Task directions
Output a verbatim copy of the data, cut off after the line that contains "splitSteel = makeSplitSteel()".

Available data

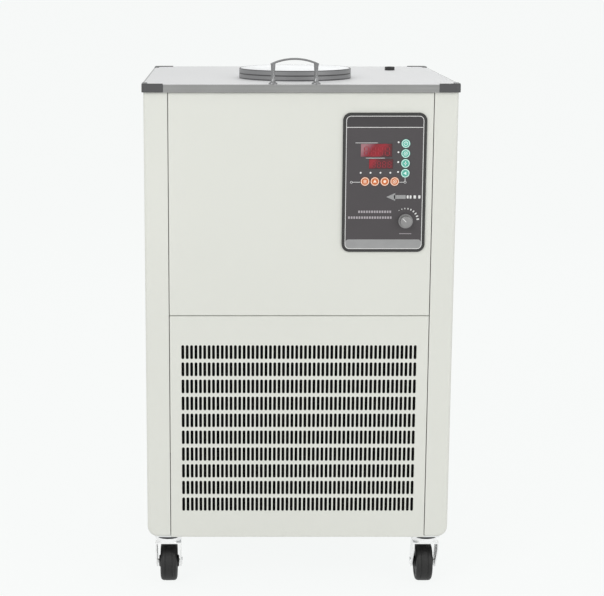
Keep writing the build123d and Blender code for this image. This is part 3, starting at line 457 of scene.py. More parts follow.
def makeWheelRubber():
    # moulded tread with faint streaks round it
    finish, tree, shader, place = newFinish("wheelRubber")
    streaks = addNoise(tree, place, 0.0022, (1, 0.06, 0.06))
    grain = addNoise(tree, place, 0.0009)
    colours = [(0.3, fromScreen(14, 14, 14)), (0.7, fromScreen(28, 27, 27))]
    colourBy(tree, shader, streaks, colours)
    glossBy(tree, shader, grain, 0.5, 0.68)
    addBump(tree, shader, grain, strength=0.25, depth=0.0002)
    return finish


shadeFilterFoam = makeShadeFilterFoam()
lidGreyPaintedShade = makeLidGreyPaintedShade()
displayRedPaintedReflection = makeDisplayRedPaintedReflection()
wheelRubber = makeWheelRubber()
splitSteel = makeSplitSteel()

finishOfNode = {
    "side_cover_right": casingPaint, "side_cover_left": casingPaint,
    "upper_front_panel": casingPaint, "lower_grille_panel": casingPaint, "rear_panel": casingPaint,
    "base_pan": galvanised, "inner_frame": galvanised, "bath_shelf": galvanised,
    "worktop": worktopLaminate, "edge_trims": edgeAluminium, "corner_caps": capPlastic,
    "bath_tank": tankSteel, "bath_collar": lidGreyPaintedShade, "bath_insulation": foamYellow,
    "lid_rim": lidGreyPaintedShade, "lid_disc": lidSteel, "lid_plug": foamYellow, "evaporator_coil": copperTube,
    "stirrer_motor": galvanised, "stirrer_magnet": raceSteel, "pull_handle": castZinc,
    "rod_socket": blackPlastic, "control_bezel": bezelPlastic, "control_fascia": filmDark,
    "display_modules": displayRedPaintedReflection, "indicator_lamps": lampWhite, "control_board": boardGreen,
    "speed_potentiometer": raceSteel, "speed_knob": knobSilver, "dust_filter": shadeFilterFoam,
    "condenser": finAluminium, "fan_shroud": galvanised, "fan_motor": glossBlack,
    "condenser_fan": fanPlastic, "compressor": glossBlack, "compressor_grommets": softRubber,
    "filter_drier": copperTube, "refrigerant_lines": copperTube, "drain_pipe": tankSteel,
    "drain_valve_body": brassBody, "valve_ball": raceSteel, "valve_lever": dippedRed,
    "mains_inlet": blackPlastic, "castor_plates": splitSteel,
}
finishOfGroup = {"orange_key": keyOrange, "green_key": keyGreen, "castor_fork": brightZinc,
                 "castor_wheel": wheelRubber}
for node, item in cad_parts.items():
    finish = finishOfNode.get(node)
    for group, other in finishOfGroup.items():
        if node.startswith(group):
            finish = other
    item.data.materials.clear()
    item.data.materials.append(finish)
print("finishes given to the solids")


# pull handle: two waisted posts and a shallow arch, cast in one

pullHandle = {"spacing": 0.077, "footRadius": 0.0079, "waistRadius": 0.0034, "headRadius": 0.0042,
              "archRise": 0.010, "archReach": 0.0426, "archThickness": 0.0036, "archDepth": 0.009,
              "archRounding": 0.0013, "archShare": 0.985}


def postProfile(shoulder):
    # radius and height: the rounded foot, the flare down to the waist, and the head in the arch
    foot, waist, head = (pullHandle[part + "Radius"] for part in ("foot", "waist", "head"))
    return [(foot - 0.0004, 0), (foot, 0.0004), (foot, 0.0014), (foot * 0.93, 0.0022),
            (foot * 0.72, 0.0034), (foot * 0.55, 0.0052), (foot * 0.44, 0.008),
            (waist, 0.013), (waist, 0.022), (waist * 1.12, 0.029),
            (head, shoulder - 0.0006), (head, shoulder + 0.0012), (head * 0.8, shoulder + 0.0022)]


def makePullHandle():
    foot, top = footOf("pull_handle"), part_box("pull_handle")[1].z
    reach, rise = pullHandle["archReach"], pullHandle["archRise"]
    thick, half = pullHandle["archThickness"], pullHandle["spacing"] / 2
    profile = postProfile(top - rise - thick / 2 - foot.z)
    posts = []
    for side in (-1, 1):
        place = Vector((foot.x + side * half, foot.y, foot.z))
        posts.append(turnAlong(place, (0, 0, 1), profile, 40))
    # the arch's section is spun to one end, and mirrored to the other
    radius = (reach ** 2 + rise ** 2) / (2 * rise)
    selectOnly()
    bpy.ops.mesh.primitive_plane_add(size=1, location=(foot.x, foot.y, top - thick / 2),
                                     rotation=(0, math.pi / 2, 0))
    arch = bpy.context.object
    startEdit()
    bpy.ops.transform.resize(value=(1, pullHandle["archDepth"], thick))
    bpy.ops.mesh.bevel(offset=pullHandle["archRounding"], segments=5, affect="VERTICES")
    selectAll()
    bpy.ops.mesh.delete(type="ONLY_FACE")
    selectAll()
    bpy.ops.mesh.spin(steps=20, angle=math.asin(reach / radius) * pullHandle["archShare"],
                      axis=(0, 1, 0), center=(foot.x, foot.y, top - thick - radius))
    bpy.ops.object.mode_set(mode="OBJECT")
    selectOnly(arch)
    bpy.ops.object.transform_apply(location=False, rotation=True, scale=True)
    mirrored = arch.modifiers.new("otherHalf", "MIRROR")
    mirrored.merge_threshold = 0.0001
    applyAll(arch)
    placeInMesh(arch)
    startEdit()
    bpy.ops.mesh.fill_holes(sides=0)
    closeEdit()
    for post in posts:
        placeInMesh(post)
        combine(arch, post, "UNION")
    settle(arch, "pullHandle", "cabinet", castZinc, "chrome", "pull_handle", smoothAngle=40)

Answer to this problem
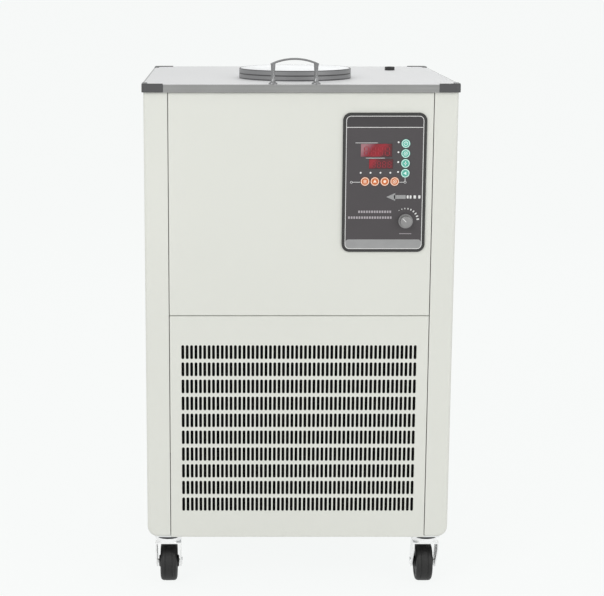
Keep writing the build123d and Blender code for this image. This is part 3, starting at line 457 of scene.py. More parts follow.
def makeWheelRubber():
    # moulded tread with faint streaks round it
    finish, tree, shader, place = newFinish("wheelRubber")
    streaks = addNoise(tree, place, 0.0022, (1, 0.06, 0.06))
    grain = addNoise(tree, place, 0.0009)
    colours = [(0.3, fromScreen(14, 14, 14)), (0.7, fromScreen(28, 27, 27))]
    colourBy(tree, shader, streaks, colours)
    glossBy(tree, shader, grain, 0.5, 0.68)
    addBump(tree, shader, grain, strength=0.25, depth=0.0002)
    return finish


shadeFilterFoam = makeShadeFilterFoam()
lidGreyPaintedShade = makeLidGreyPaintedShade()
displayRedPaintedReflection = makeDisplayRedPaintedReflection()
wheelRubber = makeWheelRubber()
splitSteel = makeSplitSteel()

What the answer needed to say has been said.